Set task:
Reproduce all entries word for word.

Provided material:

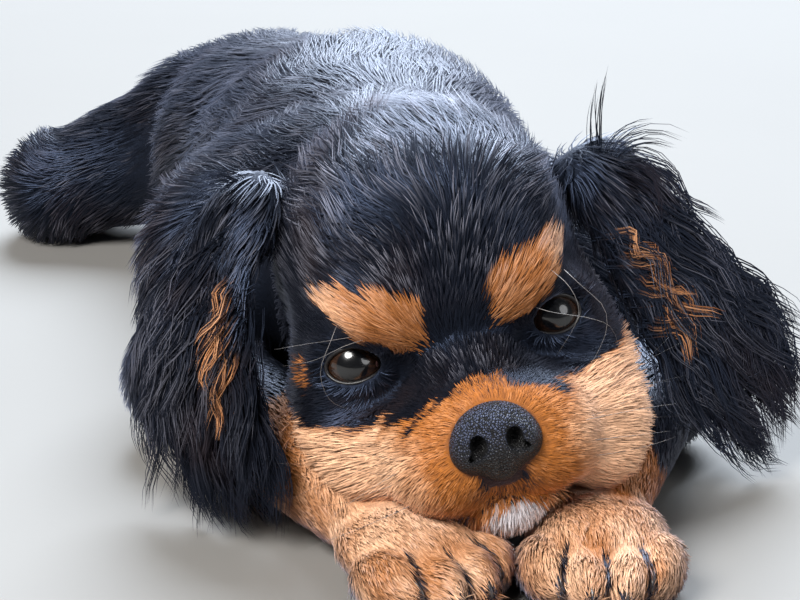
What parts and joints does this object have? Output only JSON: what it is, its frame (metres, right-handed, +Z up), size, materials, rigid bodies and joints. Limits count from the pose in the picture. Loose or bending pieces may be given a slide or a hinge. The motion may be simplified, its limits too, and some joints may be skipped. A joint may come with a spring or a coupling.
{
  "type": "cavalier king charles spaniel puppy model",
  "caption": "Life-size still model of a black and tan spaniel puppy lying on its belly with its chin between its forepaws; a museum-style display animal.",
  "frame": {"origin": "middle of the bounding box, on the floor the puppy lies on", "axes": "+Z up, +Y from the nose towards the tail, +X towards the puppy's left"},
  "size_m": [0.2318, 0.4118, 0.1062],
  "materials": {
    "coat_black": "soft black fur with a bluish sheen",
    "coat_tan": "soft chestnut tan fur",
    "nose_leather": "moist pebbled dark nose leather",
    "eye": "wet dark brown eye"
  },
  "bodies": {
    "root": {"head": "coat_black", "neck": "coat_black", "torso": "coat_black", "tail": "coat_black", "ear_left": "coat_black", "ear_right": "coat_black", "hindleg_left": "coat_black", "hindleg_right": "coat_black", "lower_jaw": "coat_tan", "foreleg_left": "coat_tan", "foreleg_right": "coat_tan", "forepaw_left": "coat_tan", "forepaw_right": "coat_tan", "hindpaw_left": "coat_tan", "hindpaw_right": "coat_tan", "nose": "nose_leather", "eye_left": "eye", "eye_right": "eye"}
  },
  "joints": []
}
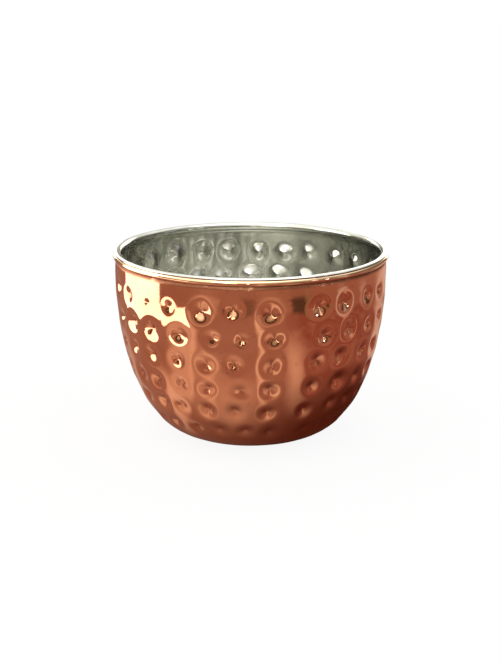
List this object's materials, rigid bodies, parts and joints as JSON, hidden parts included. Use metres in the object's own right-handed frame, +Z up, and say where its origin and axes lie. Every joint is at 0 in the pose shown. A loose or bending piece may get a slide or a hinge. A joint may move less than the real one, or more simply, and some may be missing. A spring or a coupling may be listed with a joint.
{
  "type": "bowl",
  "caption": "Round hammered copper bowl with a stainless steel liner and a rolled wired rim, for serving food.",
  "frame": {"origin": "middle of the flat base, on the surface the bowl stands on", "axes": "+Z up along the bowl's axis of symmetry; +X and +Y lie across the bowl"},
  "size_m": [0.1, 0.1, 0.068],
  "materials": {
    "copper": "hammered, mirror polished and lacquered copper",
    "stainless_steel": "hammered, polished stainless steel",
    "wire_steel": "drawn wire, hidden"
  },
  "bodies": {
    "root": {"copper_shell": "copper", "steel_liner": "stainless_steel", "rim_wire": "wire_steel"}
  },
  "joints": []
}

Complete response:
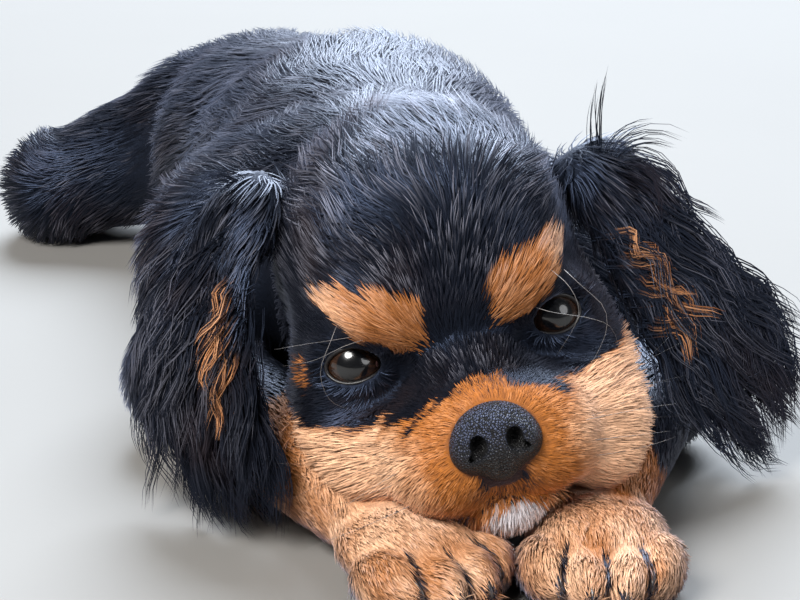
What parts and joints does this object have? Output only JSON: what it is, its frame (metres, right-handed, +Z up), size, materials, rigid bodies and joints. Limits count from the pose in the picture. Loose or bending pieces may be given a slide or a hinge. The motion may be simplified, its limits too, and some joints may be skipped. A joint may come with a spring or a coupling.
{
  "type": "cavalier king charles spaniel puppy model",
  "caption": "Life-size still model of a black and tan spaniel puppy lying on its belly with its chin between its forepaws; a museum-style display animal.",
  "frame": {"origin": "middle of the bounding box, on the floor the puppy lies on", "axes": "+Z up, +Y from the nose towards the tail, +X towards the puppy's left"},
  "size_m": [0.2318, 0.4118, 0.1062],
  "materials": {
    "coat_black": "soft black fur with a bluish sheen",
    "coat_tan": "soft chestnut tan fur",
    "nose_leather": "moist pebbled dark nose leather",
    "eye": "wet dark brown eye"
  },
  "bodies": {
    "root": {"head": "coat_black", "neck": "coat_black", "torso": "coat_black", "tail": "coat_black", "ear_left": "coat_black", "ear_right": "coat_black", "hindleg_left": "coat_black", "hindleg_right": "coat_black", "lower_jaw": "coat_tan", "foreleg_left": "coat_tan", "foreleg_right": "coat_tan", "forepaw_left": "coat_tan", "forepaw_right": "coat_tan", "hindpaw_left": "coat_tan", "hindpaw_right": "coat_tan", "nose": "nose_leather", "eye_left": "eye", "eye_right": "eye"}
  },
  "joints": []
}
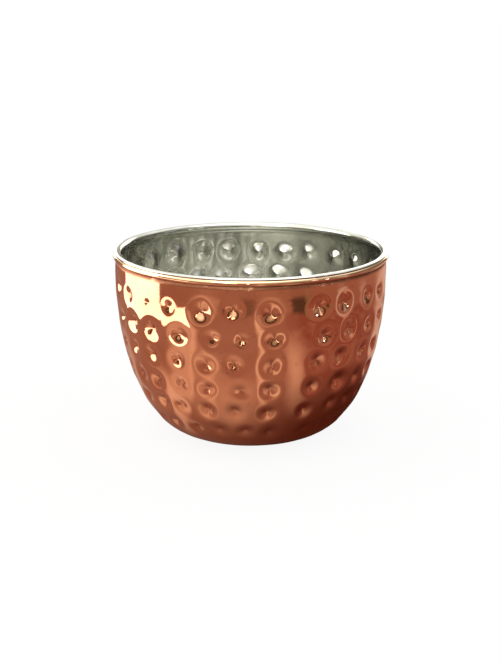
List this object's materials, rigid bodies, parts and joints as JSON, hidden parts included. Use metres in the object's own right-handed frame, +Z up, and say where its origin and axes lie. Every joint is at 0 in the pose shown. A loose or bending piece may get a slide or a hinge. A joint may move less than the real one, or more simply, and some may be missing. A spring or a coupling may be listed with a joint.
{
  "type": "bowl",
  "caption": "Round hammered copper bowl with a stainless steel liner and a rolled wired rim, for serving food.",
  "frame": {"origin": "middle of the flat base, on the surface the bowl stands on", "axes": "+Z up along the bowl's axis of symmetry; +X and +Y lie across the bowl"},
  "size_m": [0.1, 0.1, 0.068],
  "materials": {
    "copper": "hammered, mirror polished and lacquered copper",
    "stainless_steel": "hammered, polished stainless steel",
    "wire_steel": "drawn wire, hidden"
  },
  "bodies": {
    "root": {"copper_shell": "copper", "steel_liner": "stainless_steel", "rim_wire": "wire_steel"}
  },
  "joints": []
}